Suprihatin, begitulah orang-orang memanggilnya. Membuka warung kopi kecil di Komplek Pasar Burung Srijaya, Oro-oro Ombo, Madiun. Demi bertahan hidup dengan kedua cucunya, dia rela melawan peraturan pemerintah (untuk tidak memasang bangku dan tidak melayani pembeli yang makan ditempat).
Di tengah krisis ekonomi global ini, pihaknya mengungkapkan kekecewaannya terhadap jajaran kabinet Jokowi yang tidak adil dalam melakukan pembagian bantuan. Baik berupa sembako, maupun uang tunai.
"Ket mbien q ra nate entuk bantuan blass.. Malah seng dulur-dulure RT podo entuk kabeh (Dari dulu tak pernah mendapat bantuan sama sekali...Malah saudara-saudara RT yang dapat semuanya, red)," ungkap Suprihatin sembari membuatkan kopi untuk pembeli.
Saat ini memasuki bulan puasa, sedangkan pandemi COVID-19 belum selesai. Pihaknya menjelaskan bahwa ketika awal pandemi saja pendapatannya menurun drastis, ditambah lagi bulan puasa seperti ini tambah parah.

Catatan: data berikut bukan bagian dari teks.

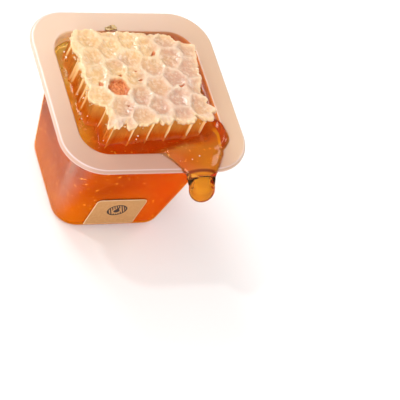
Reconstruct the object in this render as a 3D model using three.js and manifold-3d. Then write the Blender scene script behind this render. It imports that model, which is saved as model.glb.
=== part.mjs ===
// Mini tub of honeycomb: an open plastic tub with a rolled rim, filled with honey that runs over the
// front rim into a hanging drop, with a knife-cut block of capped honeycomb sunk in it, and a label.
// Millimetres, +Z up, front at -Y, the middle of the flat base at the origin.
import * as THREE from "three";
import { mergeVertices } from "three/addons/utils/BufferGeometryUtils.js";
import Module from "manifold-3d";

// Tub
const RIM_Z = 36; // height of the flange's top face
const BASE_HALF = 14.6; // half the outer width at the base
const TOP_HALF = 19.1; // half the outer width where the wall meets the flange
const CORNER_BASE = 6; // upright corner radius at the base
const CORNER_TOP = 7; // and at the flange
const WALL = 0.6;
const BASE_EDGE_R = 1.7;
const MOUTH_R = 0.8; // rounding from the inner wall to the flange
const NECK_R = 0.8; // rounding from the outer wall to the flange
const FLANGE_HALF = 24; // half the width of the flange
const FLANGE_EXTRA = 0.4; // the flange is this much deeper than wide, each way
const FLANGE_BACK = 0.6; // and sits this far back from the tub's middle
const FLANGE_CORNER = 10;
const LIP_DROP = 1.6; // how far the rolled lip turns down
const LIP_R = 0.8;
const CORNER_STEPS = 9;

// Honey
const GAP = 0.3; // clearance between pieces that touch
const BACK_LEFT_LEVEL = -3.6; // honey level under the rim at the back left corner
const FRONT_RIGHT_LEVEL = -1.9; // and at the front right corner, before the mound
const MOUND_AT = [10, -18.5]; // the honey piles up here and runs over the rim
const MOUND_HEIGHT = 2.9;
const MOUND_SPREAD = 5.2;
const BULGE_AT = [14.0, -13.4, RIM_Z - 0.9]; // round swell at the front right corner of the mouth
const BULGE_SIZE = [6.8, 6.4, 1.9];
// The spill, from the pool over the flange and its lip to the tip of the drop: place, half width, half depth.
const SPILL = [
  [7.0, -14.5, RIM_Z - 2.2, 7.0, 1.8],
  [8.2, -17.5, RIM_Z - 0.6, 8.2, 1.4],
  [9.1, -20.0, RIM_Z + 0.2, 7.4, 1.1],
  [9.4, -22.4, RIM_Z + 0.2, 5.7, 1.1],
  [9.5, -24.2, RIM_Z - 0.3, 4.8, 1.3],
  [9.7, -25.0, RIM_Z - 1.8, 4.1, 2.0],
];
const DROP_LENGTH = 7.6; // from the lip to the tip
const DROP_R = 3.4;
const DROP_LEAN = new THREE.Vector3(0.314, -0.092, -0.945);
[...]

Beberapa minggu yang lalu, pihaknya sempat diminta oleh Ketua RT untuk mengumpulkan fotocopy Kartu Keluarga dan KTP. Namun, ketua RT tidak memberikan alasan ketika ditanya untuk apa mengumpulkan fc KK dan KTP.
"Wes to manuto wae.. Ndang di gowo rene! (Sudah Patih saja...Cepat bawa ke sini, red)," jelas Suprihatin menirukan ucapan sang RT.
Selang beberapa minggu, pihaknya mendengar kabar bahwa di lingkungan tempatnya tinggal ada beberapa keluarga yang mendapatkan bantuan sembako.
Spontan, Suprihatin datang ke Ketua RT dengan harapan mendapatkan sembako untuk menyambung hidup. Namun jawaban dari RT tersebut menyakitkan hati.
"Awakmu gak entuk bantuan mbah (Dirimu tak mendapat bantuan Mbah, red)," jawab Ketua RT.
Dengan hati kecewa dan badan yang lemas, Suprihatin pulang tidak membawa apapun. Dia hanya berharap, agar pemerintah lebih selektif kembali dalam memilih jajarannya, agar hal seperti ini tidak terjadi berulang kali.